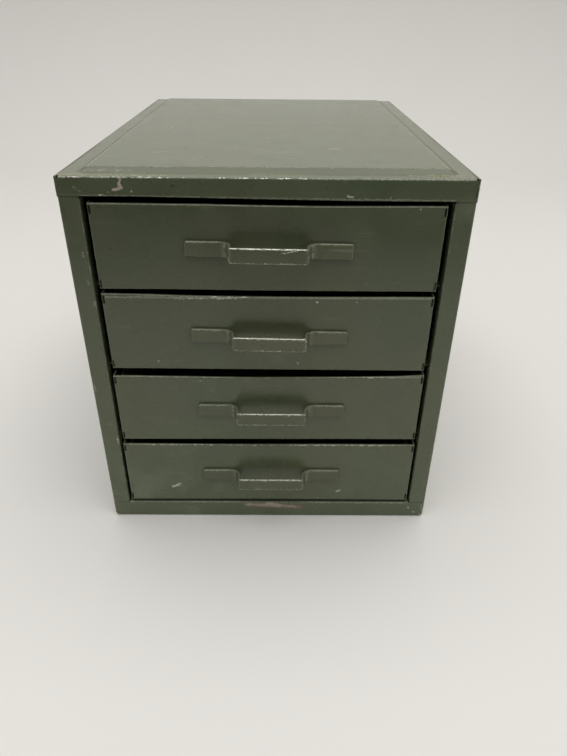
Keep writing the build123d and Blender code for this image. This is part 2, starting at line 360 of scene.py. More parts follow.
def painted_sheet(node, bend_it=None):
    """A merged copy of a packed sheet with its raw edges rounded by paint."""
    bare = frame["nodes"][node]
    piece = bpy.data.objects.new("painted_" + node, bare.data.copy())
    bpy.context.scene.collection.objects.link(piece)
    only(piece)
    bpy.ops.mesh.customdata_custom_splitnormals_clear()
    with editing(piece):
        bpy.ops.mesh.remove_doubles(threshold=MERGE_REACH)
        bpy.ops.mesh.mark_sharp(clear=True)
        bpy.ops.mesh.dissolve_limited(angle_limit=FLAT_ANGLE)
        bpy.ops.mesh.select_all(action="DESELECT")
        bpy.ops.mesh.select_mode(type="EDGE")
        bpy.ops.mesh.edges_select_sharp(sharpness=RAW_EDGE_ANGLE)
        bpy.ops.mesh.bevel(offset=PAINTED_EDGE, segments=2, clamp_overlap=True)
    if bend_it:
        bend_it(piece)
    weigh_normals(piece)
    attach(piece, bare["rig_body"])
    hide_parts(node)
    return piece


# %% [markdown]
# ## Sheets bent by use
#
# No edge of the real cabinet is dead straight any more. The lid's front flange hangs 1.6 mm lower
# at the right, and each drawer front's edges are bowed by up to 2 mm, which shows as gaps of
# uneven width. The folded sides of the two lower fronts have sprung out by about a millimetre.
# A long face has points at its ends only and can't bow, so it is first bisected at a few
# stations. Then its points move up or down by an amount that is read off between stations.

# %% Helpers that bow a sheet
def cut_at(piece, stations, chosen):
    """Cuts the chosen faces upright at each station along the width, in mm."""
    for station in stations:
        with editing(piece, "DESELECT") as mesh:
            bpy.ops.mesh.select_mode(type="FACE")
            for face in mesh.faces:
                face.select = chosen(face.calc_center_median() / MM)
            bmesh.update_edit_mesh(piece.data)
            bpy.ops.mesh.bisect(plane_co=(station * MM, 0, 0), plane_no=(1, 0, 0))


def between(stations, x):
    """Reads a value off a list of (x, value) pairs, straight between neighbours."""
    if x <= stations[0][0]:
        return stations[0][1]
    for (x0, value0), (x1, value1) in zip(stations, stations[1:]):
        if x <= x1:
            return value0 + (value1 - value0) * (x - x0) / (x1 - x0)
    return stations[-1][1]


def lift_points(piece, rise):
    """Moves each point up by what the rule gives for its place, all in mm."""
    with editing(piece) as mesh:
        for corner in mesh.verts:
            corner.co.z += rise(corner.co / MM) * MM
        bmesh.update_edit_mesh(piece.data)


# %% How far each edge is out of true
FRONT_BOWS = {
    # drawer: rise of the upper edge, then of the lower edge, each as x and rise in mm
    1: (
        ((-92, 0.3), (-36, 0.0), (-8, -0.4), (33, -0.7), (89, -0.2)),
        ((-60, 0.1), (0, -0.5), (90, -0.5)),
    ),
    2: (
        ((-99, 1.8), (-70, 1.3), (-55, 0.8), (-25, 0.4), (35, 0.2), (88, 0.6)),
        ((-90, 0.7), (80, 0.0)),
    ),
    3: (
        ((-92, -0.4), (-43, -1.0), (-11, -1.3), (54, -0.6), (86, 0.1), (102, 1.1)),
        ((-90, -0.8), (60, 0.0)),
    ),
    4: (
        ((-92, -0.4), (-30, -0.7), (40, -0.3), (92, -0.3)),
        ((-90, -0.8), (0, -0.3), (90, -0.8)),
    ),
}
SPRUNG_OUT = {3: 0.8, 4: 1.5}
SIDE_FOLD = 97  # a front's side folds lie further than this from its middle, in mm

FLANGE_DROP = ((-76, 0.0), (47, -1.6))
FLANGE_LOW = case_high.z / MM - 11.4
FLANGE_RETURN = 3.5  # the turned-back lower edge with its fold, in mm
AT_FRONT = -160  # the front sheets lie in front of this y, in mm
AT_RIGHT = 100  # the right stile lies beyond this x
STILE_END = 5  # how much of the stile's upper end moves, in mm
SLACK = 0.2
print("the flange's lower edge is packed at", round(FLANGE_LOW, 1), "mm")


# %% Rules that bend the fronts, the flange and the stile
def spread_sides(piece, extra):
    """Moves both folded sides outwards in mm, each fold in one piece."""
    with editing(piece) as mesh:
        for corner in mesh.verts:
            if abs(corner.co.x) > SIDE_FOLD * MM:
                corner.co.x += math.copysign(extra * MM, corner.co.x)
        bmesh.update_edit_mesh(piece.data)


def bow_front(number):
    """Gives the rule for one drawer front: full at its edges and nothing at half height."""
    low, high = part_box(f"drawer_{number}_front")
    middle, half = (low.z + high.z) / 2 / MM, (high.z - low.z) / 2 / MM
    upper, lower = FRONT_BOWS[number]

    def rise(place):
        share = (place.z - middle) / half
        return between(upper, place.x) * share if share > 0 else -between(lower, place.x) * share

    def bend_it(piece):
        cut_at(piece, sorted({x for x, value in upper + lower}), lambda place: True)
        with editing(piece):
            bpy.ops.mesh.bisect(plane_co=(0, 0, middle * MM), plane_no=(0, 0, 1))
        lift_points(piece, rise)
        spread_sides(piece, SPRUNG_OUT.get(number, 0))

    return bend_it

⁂

Write the whole listing out again. Keep every line exactly as it is.

**Exercise result**
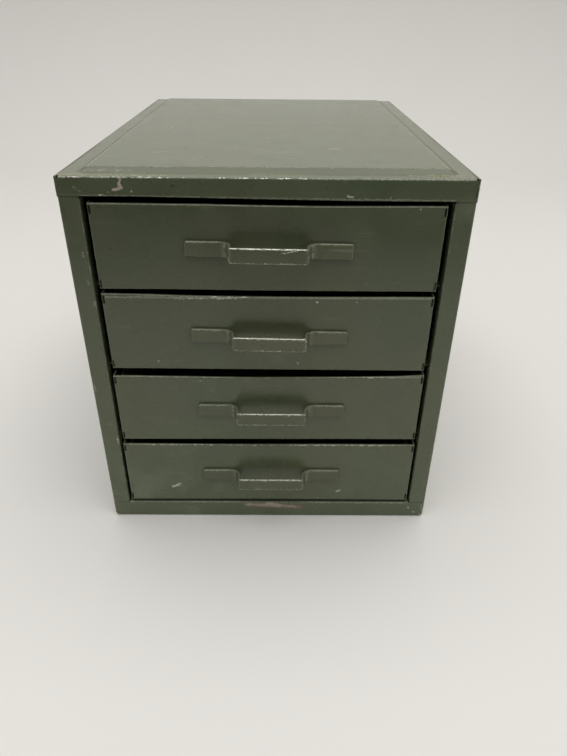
Keep writing the build123d and Blender code for this image. This is part 2, starting at line 360 of scene.py. More parts follow.
def painted_sheet(node, bend_it=None):
    """A merged copy of a packed sheet with its raw edges rounded by paint."""
    bare = frame["nodes"][node]
    piece = bpy.data.objects.new("painted_" + node, bare.data.copy())
    bpy.context.scene.collection.objects.link(piece)
    only(piece)
    bpy.ops.mesh.customdata_custom_splitnormals_clear()
    with editing(piece):
        bpy.ops.mesh.remove_doubles(threshold=MERGE_REACH)
        bpy.ops.mesh.mark_sharp(clear=True)
        bpy.ops.mesh.dissolve_limited(angle_limit=FLAT_ANGLE)
        bpy.ops.mesh.select_all(action="DESELECT")
        bpy.ops.mesh.select_mode(type="EDGE")
        bpy.ops.mesh.edges_select_sharp(sharpness=RAW_EDGE_ANGLE)
        bpy.ops.mesh.bevel(offset=PAINTED_EDGE, segments=2, clamp_overlap=True)
    if bend_it:
        bend_it(piece)
    weigh_normals(piece)
    attach(piece, bare["rig_body"])
    hide_parts(node)
    return piece


# %% [markdown]
# ## Sheets bent by use
#
# No edge of the real cabinet is dead straight any more. The lid's front flange hangs 1.6 mm lower
# at the right, and each drawer front's edges are bowed by up to 2 mm, which shows as gaps of
# uneven width. The folded sides of the two lower fronts have sprung out by about a millimetre.
# A long face has points at its ends only and can't bow, so it is first bisected at a few
# stations. Then its points move up or down by an amount that is read off between stations.

# %% Helpers that bow a sheet
def cut_at(piece, stations, chosen):
    """Cuts the chosen faces upright at each station along the width, in mm."""
    for station in stations:
        with editing(piece, "DESELECT") as mesh:
            bpy.ops.mesh.select_mode(type="FACE")
            for face in mesh.faces:
                face.select = chosen(face.calc_center_median() / MM)
            bmesh.update_edit_mesh(piece.data)
            bpy.ops.mesh.bisect(plane_co=(station * MM, 0, 0), plane_no=(1, 0, 0))


def between(stations, x):
    """Reads a value off a list of (x, value) pairs, straight between neighbours."""
    if x <= stations[0][0]:
        return stations[0][1]
    for (x0, value0), (x1, value1) in zip(stations, stations[1:]):
        if x <= x1:
            return value0 + (value1 - value0) * (x - x0) / (x1 - x0)
    return stations[-1][1]


def lift_points(piece, rise):
    """Moves each point up by what the rule gives for its place, all in mm."""
    with editing(piece) as mesh:
        for corner in mesh.verts:
            corner.co.z += rise(corner.co / MM) * MM
        bmesh.update_edit_mesh(piece.data)


# %% How far each edge is out of true
FRONT_BOWS = {
    # drawer: rise of the upper edge, then of the lower edge, each as x and rise in mm
    1: (
        ((-92, 0.3), (-36, 0.0), (-8, -0.4), (33, -0.7), (89, -0.2)),
        ((-60, 0.1), (0, -0.5), (90, -0.5)),
    ),
    2: (
        ((-99, 1.8), (-70, 1.3), (-55, 0.8), (-25, 0.4), (35, 0.2), (88, 0.6)),
        ((-90, 0.7), (80, 0.0)),
    ),
    3: (
        ((-92, -0.4), (-43, -1.0), (-11, -1.3), (54, -0.6), (86, 0.1), (102, 1.1)),
        ((-90, -0.8), (60, 0.0)),
    ),
    4: (
        ((-92, -0.4), (-30, -0.7), (40, -0.3), (92, -0.3)),
        ((-90, -0.8), (0, -0.3), (90, -0.8)),
    ),
}
SPRUNG_OUT = {3: 0.8, 4: 1.5}
SIDE_FOLD = 97  # a front's side folds lie further than this from its middle, in mm

FLANGE_DROP = ((-76, 0.0), (47, -1.6))
FLANGE_LOW = case_high.z / MM - 11.4
FLANGE_RETURN = 3.5  # the turned-back lower edge with its fold, in mm
AT_FRONT = -160  # the front sheets lie in front of this y, in mm
AT_RIGHT = 100  # the right stile lies beyond this x
STILE_END = 5  # how much of the stile's upper end moves, in mm
SLACK = 0.2
print("the flange's lower edge is packed at", round(FLANGE_LOW, 1), "mm")


# %% Rules that bend the fronts, the flange and the stile
def spread_sides(piece, extra):
    """Moves both folded sides outwards in mm, each fold in one piece."""
    with editing(piece) as mesh:
        for corner in mesh.verts:
            if abs(corner.co.x) > SIDE_FOLD * MM:
                corner.co.x += math.copysign(extra * MM, corner.co.x)
        bmesh.update_edit_mesh(piece.data)


def bow_front(number):
    """Gives the rule for one drawer front: full at its edges and nothing at half height."""
    low, high = part_box(f"drawer_{number}_front")
    middle, half = (low.z + high.z) / 2 / MM, (high.z - low.z) / 2 / MM
    upper, lower = FRONT_BOWS[number]

    def rise(place):
        share = (place.z - middle) / half
        return between(upper, place.x) * share if share > 0 else -between(lower, place.x) * share

    def bend_it(piece):
        cut_at(piece, sorted({x for x, value in upper + lower}), lambda place: True)
        with editing(piece):
            bpy.ops.mesh.bisect(plane_co=(0, 0, middle * MM), plane_no=(0, 0, 1))
        lift_points(piece, rise)
        spread_sides(piece, SPRUNG_OUT.get(number, 0))

    return bend_it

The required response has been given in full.